┌─ Information provided

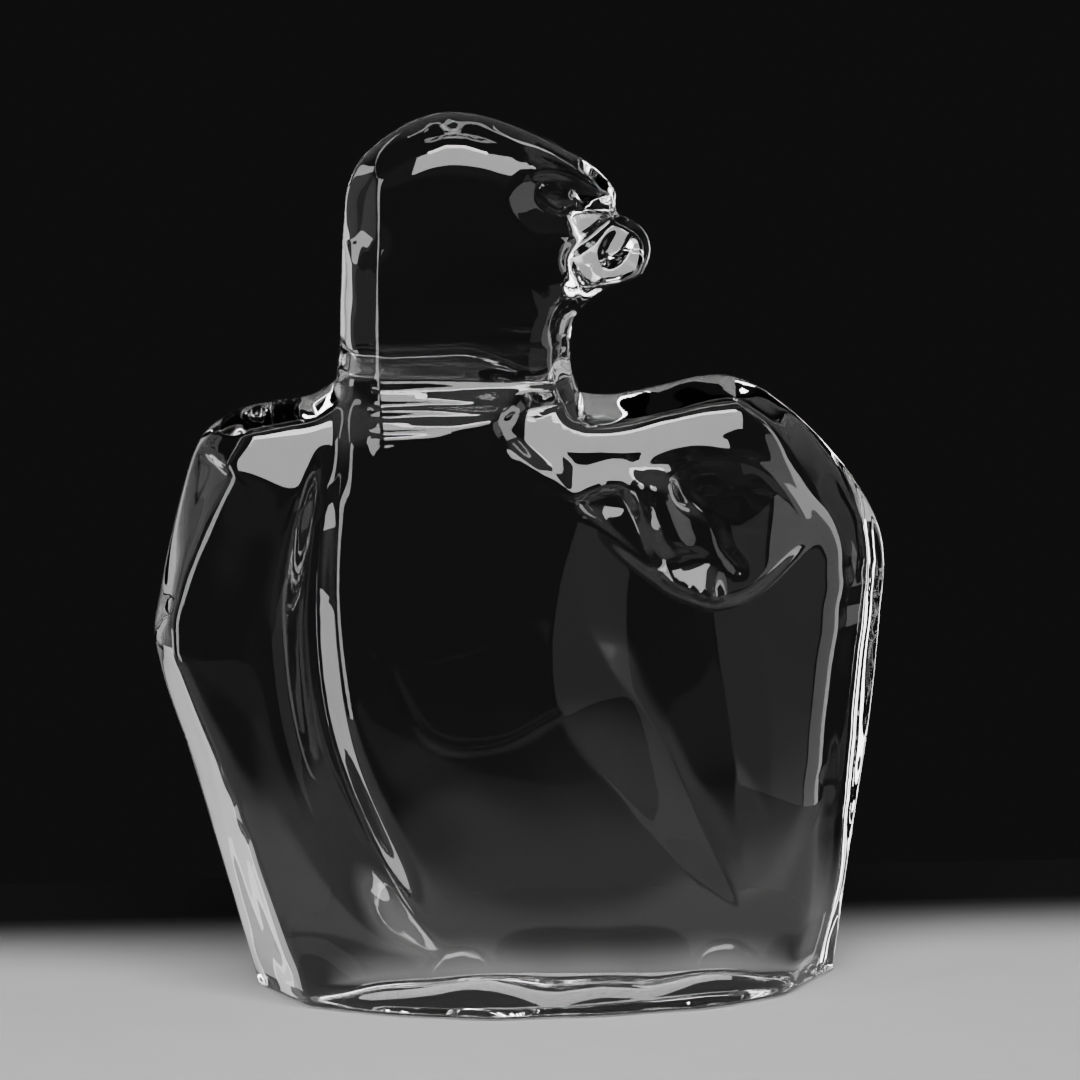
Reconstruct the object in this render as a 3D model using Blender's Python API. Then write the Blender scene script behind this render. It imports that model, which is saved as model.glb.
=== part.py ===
"""A perched bird of prey with folded wings, cast in one solid block of clear glass.

The bird is a thick slab. Its rim runs round the silhouette in the plane y = 0, from one end of the
flat underside up the bird's right wing, the neck and the nape to the crown, and down by the beak and
the left wing to the other end. A front skin and a back skin spring from that rim. How far each skin
stands off the plane is a function of the place across and up the bird, so all carving is worked out here
by formula. Both skins are lofts between unlike rows, which no primitive or modifier makes.

The figure is drawn on a sheet in millimetres, with the middle of the underside at (0, 0), and is then
brought to its real span and height. +X is the bird's own left, its front faces -Y.
"""

import math

import bpy
import numpy as np

# Overall sizes in millimetres. Places across and up the bird are shares of the first two.
HEIGHT = 220.0
SPAN = 182.0

# How far the skins stand off the rim plane, in millimetres.
BREAST_DEPTH = 38.0
WING_EDGE_DEPTH = 21.5
NECK_DEPTH = 17.0
BACK_DEPTH = 22.0
BACK_NECK_DEPTH = 15.0
SHOULDER_DEPTH = 31.5
BEAK_DEPTH = 12.5
BACK_BEAK_DEPTH = 9.5

# Depth of each carved form, in millimetres.
BREAST_LEAN = 8.0
NEAR_FACE_CUT = 7.4
FAR_FACE_RISE = 2.0
BEVEL_RISE = 1.8
GROOVE_DEPTH = 6.5
LEAF_DEPTH = 5.5
SKIRT_DEPTH = 0.6
STRIP_DEPTH = 0.8
SHOULDER_ROLL = 12.9
CROWN_ROLL = 8.0
EYE_DEPTH = 4.0
EYEBALL_RISE = 2.4
CERE_DEPTH = 1.2
SMALL_DIMPLE_DEPTH = 2.2
LARGE_DIMPLE_DEPTH = 2.4
VALLEY_DEPTH = 1.8

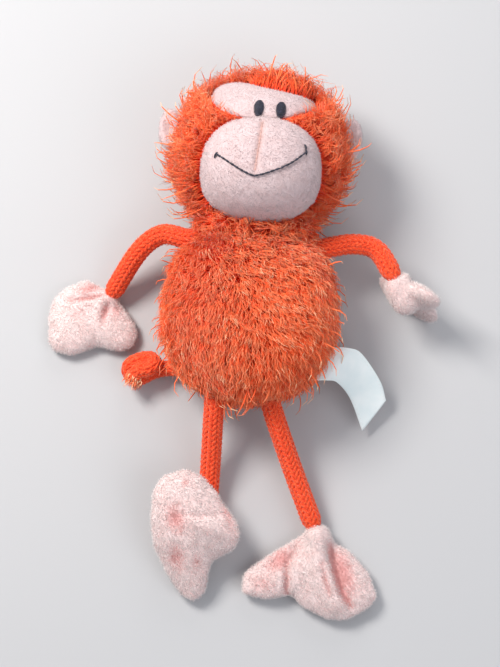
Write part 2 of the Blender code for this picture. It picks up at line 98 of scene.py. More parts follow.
RIGHT_ARM = ((-21.0, 37.6, 28.0), (-29.5, 35.5, 26.0), (-41.6, 37.6, 22.5), (-52.0, 30.1, 18.0),
             (-62.9, 13.6, 7.0), (-65.5, 10.0, 4.8))
LEFT_ARM = ((21.0, 34.0, 26.0), (30.0, 34.5, 26.0), (44.2, 37.4, 26.6), (55.0, 35.4, 27.0),
            (62.4, 25.0, 28.4), (65.0, 21.5, 27.0))
RIGHT_LEG = ((-13.2, -31.0, 25.0), (-13.3, -40.5, 22.0), (-13.5, -67.5, 9.0), (-14.0, -94.0, 5.6),
             (-14.2, -98.0, 5.2))
LEFT_LEG = ((10.5, -31.0, 24.0), (13.3, -40.5, 22.0), (24.0, -65.5, 12.5), (33.7, -87.0, 7.4),
            (35.4, -91.0, 6.6))
TAIL = ((-25.0, -20.5, 6.4), (-31.0, -20.6, 6.0), (-37.0, -21.0, 5.4), (-42.5, -22.6, 5.0),
        (-48.0, -25.6, 5.0), (-52.4, -25.0, 6.0), (-53.2, -21.4, 7.6), (-49.6, -18.8, 8.6),
        (-44.2, -17.6, 9.0), (-41.8, -20.0, 10.6), (-44.6, -22.6, 11.4), (-48.8, -23.6, 11.0),
        (-51.0, -26.6, 8.8))
TAIL_CORD = 3.8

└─

» Aim
Repeat the records above exactly, from the first line to the last.

» Reply to the task
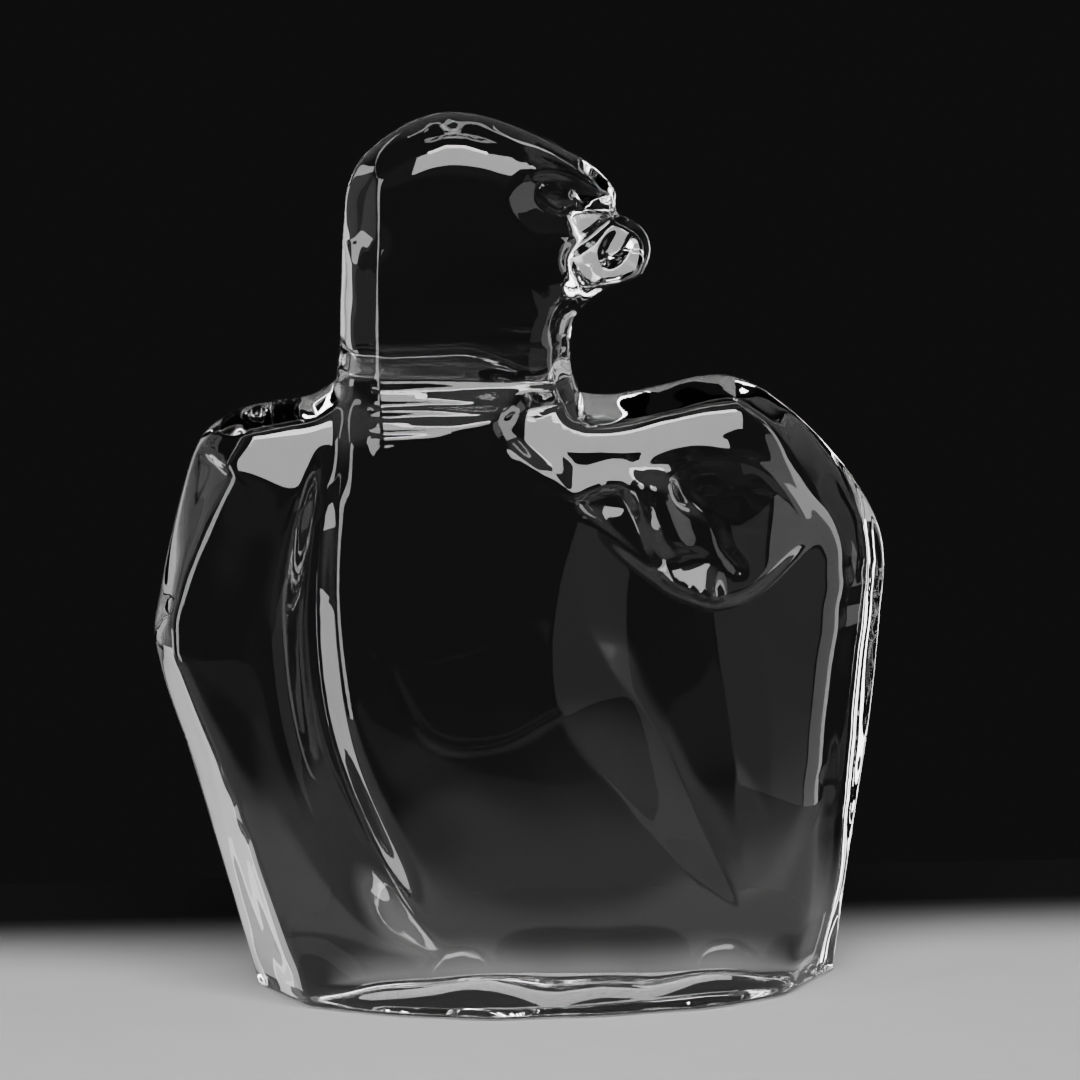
Reconstruct the object in this render as a 3D model using Blender's Python API. Then write the Blender scene script behind this render. It imports that model, which is saved as model.glb.
=== part.py ===
"""A perched bird of prey with folded wings, cast in one solid block of clear glass.

The bird is a thick slab. Its rim runs round the silhouette in the plane y = 0, from one end of the
flat underside up the bird's right wing, the neck and the nape to the crown, and down by the beak and
the left wing to the other end. A front skin and a back skin spring from that rim. How far each skin
stands off the plane is a function of the place across and up the bird, so all carving is worked out here
by formula. Both skins are lofts between unlike rows, which no primitive or modifier makes.

The figure is drawn on a sheet in millimetres, with the middle of the underside at (0, 0), and is then
brought to its real span and height. +X is the bird's own left, its front faces -Y.
"""

import math

import bpy
import numpy as np

# Overall sizes in millimetres. Places across and up the bird are shares of the first two.
HEIGHT = 220.0
SPAN = 182.0

# How far the skins stand off the rim plane, in millimetres.
BREAST_DEPTH = 38.0
WING_EDGE_DEPTH = 21.5
NECK_DEPTH = 17.0
BACK_DEPTH = 22.0
BACK_NECK_DEPTH = 15.0
SHOULDER_DEPTH = 31.5
BEAK_DEPTH = 12.5
BACK_BEAK_DEPTH = 9.5

# Depth of each carved form, in millimetres.
BREAST_LEAN = 8.0
NEAR_FACE_CUT = 7.4
FAR_FACE_RISE = 2.0
BEVEL_RISE = 1.8
GROOVE_DEPTH = 6.5
LEAF_DEPTH = 5.5
SKIRT_DEPTH = 0.6
STRIP_DEPTH = 0.8
SHOULDER_ROLL = 12.9
CROWN_ROLL = 8.0
EYE_DEPTH = 4.0
EYEBALL_RISE = 2.4
CERE_DEPTH = 1.2
SMALL_DIMPLE_DEPTH = 2.2
LARGE_DIMPLE_DEPTH = 2.4
VALLEY_DEPTH = 1.8

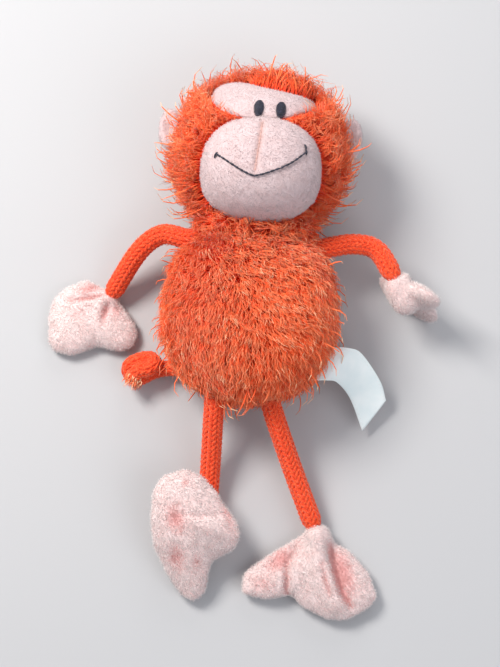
Write part 2 of the Blender code for this picture. It picks up at line 98 of scene.py. More parts follow.
RIGHT_ARM = ((-21.0, 37.6, 28.0), (-29.5, 35.5, 26.0), (-41.6, 37.6, 22.5), (-52.0, 30.1, 18.0),
             (-62.9, 13.6, 7.0), (-65.5, 10.0, 4.8))
LEFT_ARM = ((21.0, 34.0, 26.0), (30.0, 34.5, 26.0), (44.2, 37.4, 26.6), (55.0, 35.4, 27.0),
            (62.4, 25.0, 28.4), (65.0, 21.5, 27.0))
RIGHT_LEG = ((-13.2, -31.0, 25.0), (-13.3, -40.5, 22.0), (-13.5, -67.5, 9.0), (-14.0, -94.0, 5.6),
             (-14.2, -98.0, 5.2))
LEFT_LEG = ((10.5, -31.0, 24.0), (13.3, -40.5, 22.0), (24.0, -65.5, 12.5), (33.7, -87.0, 7.4),
            (35.4, -91.0, 6.6))
TAIL = ((-25.0, -20.5, 6.4), (-31.0, -20.6, 6.0), (-37.0, -21.0, 5.4), (-42.5, -22.6, 5.0),
        (-48.0, -25.6, 5.0), (-52.4, -25.0, 6.0), (-53.2, -21.4, 7.6), (-49.6, -18.8, 8.6),
        (-44.2, -17.6, 9.0), (-41.8, -20.0, 10.6), (-44.6, -22.6, 11.4), (-48.8, -23.6, 11.0),
        (-51.0, -26.6, 8.8))
TAIL_CORD = 3.8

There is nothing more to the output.